The Ancients observed that at this time of year, the Dog Star ascends in the heavens along with the hot summer sun.

The season of heat and humidity came to be referred to as dog days. And the Dog Star's proper name, Sirius, gave rise to another summertime term: siriasis, or heatstroke.

Siriasis is an acute-- and potentially fatal-- medical emergency. Approximately 50 football players have died from it in the past 10 years. And among high school athletes, it is the second-leading cause of death after spinal injury.

Anyone undergoing serious athletic training in hot weather, or anyone supervising others, should watch for the malady's symptoms.

The warning signs are: piloerection (rising of the hair) on the chest and arms, chills, a throbbing pressure in the head, unsteadiness, nausea and hot, dry skin. Often the rectal temperature of people in this state can rise to 105 degrees.

Heat stroke, or heat prostration, may occur even in healthy individuals who work or play so intensely that their body heat cannot be dissipated fast enough.

Several common training procedures, often considered to be acceptable athletic customs, can help bring on heatstroke. Here are some do's and don'ts for the sunshine athlete.

*Acclimation to heat is a gradual process. A player's first workout in hot weather should not be an all-out session in the heat of the day. A properly conditioned athlete can perform in hot climate with few ill effects. But before acclimatization, such exertion may be intolerable or even fatal.

*Don't skimp on water during workouts. Athletes performing heavy exercise should be encouraged to drink, taking even more water than their thirst dictates. Performance declines when an athlete has lost 2 percent of body weight in sweat. For a 200-pound athlete, that is only four pounds. Losing 5 percent of body weight in perspiration puts an athlete in danger of collapse. An added water tip: It should be cool, not cold, and kept in open containers rather than squirt bottles. The bottles tend to limit the amount of water a player takes at a time.
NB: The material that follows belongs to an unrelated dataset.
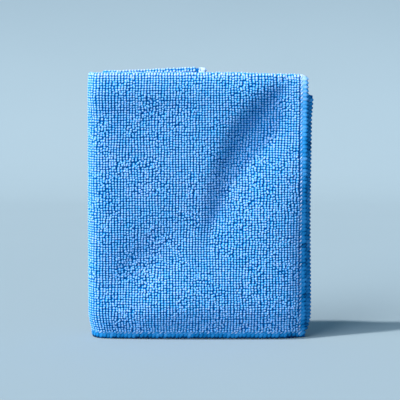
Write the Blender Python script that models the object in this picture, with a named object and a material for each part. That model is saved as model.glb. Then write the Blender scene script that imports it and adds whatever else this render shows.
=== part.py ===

*Salt tablets: While they are supposed to be a help in hot weather, they can cause a problem. It takes a considerable amount of water to dissolve them and allow the salt to be absorbed from the stomach. That water comes from the vascular system (other body fluids), which already is losing water through heavy sweating. This can cause nausea, vomiting and possible dehydration. The effect desired from salt tablets can be obtained by salting table foods a little more heavily during the training period. If still more salt is needed, add one tablespoon of salt to each gallon of water to be taken during an event or workout.

*Exercising in plastic suits with the idea of losing weight rapidly is a potentially hazardous practice. To be sure, weight can be lost rapidly this way, but fat is not being burned off any more rapidly-- the body's weight is simply being drained through perspiration. Fatal heatstroke has occurred in men exercising in this way, even when the temperature is as low as 80 degrees. Since the suits are impermeable to water, the body cannot be cooled in its natural way through the evaporation or perspiration. A runner wearing such a suit in hot weather can experience a nine-degree rise in body temperature per hour.

*The natural cooling of the body is similarly impeded when heavy clothing-- football equipment-- is worn. High humidity further takes the body's air conditioning by slowing the evaporation of moisture from the skin.

*Athletes training in the heat should quit if they experience nausea or feel faint. This is the body's way of saying there's something wrong. This is one of the warning signs on the way to physical illness-- it's telling you you're overdoing it.